§ GIVEN REQUEST: Scan the data. Collect each line that contains the word "joints".

§ DATA ENTRIES:
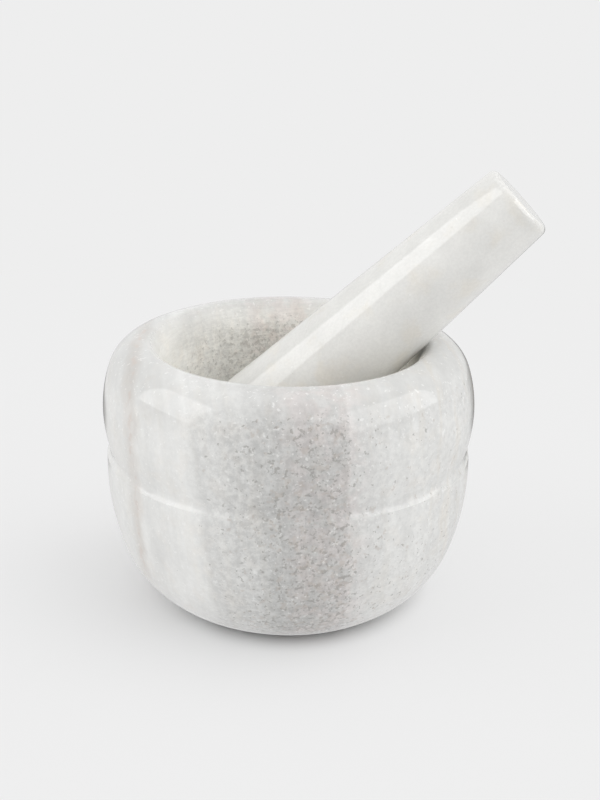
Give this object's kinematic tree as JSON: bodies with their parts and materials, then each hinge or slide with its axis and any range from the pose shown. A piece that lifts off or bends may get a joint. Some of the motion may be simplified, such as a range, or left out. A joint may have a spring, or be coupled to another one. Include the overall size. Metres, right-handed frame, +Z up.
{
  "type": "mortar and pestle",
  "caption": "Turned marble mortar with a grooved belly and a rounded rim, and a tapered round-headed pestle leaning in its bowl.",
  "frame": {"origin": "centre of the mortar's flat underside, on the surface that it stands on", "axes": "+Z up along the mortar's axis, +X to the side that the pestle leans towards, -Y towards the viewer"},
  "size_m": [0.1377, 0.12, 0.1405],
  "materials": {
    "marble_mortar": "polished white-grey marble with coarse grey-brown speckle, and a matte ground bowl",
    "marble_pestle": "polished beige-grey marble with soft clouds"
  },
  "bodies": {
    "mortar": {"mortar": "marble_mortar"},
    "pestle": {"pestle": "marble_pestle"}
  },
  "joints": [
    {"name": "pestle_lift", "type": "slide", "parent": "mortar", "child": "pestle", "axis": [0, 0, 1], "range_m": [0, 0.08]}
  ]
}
* * *
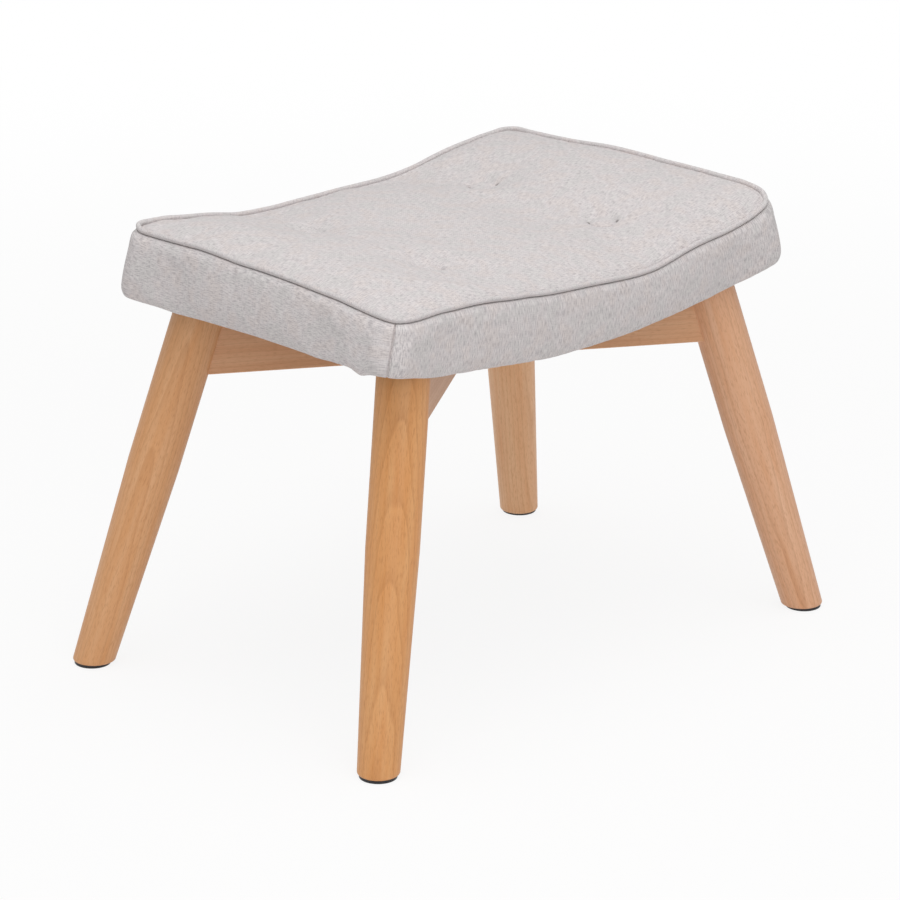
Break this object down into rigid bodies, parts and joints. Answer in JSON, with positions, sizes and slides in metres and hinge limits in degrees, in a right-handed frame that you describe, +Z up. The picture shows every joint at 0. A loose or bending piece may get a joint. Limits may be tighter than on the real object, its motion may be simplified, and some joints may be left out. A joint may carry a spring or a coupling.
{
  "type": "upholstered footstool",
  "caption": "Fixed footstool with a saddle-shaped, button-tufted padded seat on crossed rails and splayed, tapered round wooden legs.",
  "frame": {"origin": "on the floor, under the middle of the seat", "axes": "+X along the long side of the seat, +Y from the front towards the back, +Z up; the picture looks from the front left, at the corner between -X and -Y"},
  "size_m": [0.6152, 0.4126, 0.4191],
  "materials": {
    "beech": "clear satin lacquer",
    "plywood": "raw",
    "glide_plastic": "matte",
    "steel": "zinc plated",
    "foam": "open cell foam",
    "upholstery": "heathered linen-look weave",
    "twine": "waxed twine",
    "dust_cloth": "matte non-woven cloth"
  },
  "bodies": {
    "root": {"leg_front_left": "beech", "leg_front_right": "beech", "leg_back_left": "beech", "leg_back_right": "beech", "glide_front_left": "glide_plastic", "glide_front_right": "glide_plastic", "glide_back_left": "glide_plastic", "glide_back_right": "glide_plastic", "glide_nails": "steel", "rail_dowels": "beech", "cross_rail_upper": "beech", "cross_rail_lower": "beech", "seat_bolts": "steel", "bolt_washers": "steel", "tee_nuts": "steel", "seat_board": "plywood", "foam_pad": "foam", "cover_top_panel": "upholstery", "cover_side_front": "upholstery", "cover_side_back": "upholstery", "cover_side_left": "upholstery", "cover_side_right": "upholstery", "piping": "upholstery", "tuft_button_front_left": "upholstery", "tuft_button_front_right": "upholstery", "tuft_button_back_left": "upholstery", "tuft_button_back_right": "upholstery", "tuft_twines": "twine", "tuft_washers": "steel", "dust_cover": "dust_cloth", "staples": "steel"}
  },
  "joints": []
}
* * *
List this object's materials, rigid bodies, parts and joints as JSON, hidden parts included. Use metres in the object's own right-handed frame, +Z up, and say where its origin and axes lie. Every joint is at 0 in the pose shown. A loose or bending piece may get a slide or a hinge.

§ PROBLEM SOLUTION:
  "joints": [
Break this object down into rigid bodies, parts and joints. Answer in JSON, with positions, sizes and slides in metres and hinge limits in degrees, in a right-handed frame that you describe, +Z up. The picture shows every joint at 0. A loose or bending piece may get a joint. Limits may be tighter than on the real object, its motion may be simplified, and some joints may be left out. A joint may carry a spring or a coupling.
  "joints": []
List this object's materials, rigid bodies, parts and joints as JSON, hidden parts included. Use metres in the object's own right-handed frame, +Z up, and say where its origin and axes lie. Every joint is at 0 in the pose shown. A loose or bending piece may get a slide or a hinge.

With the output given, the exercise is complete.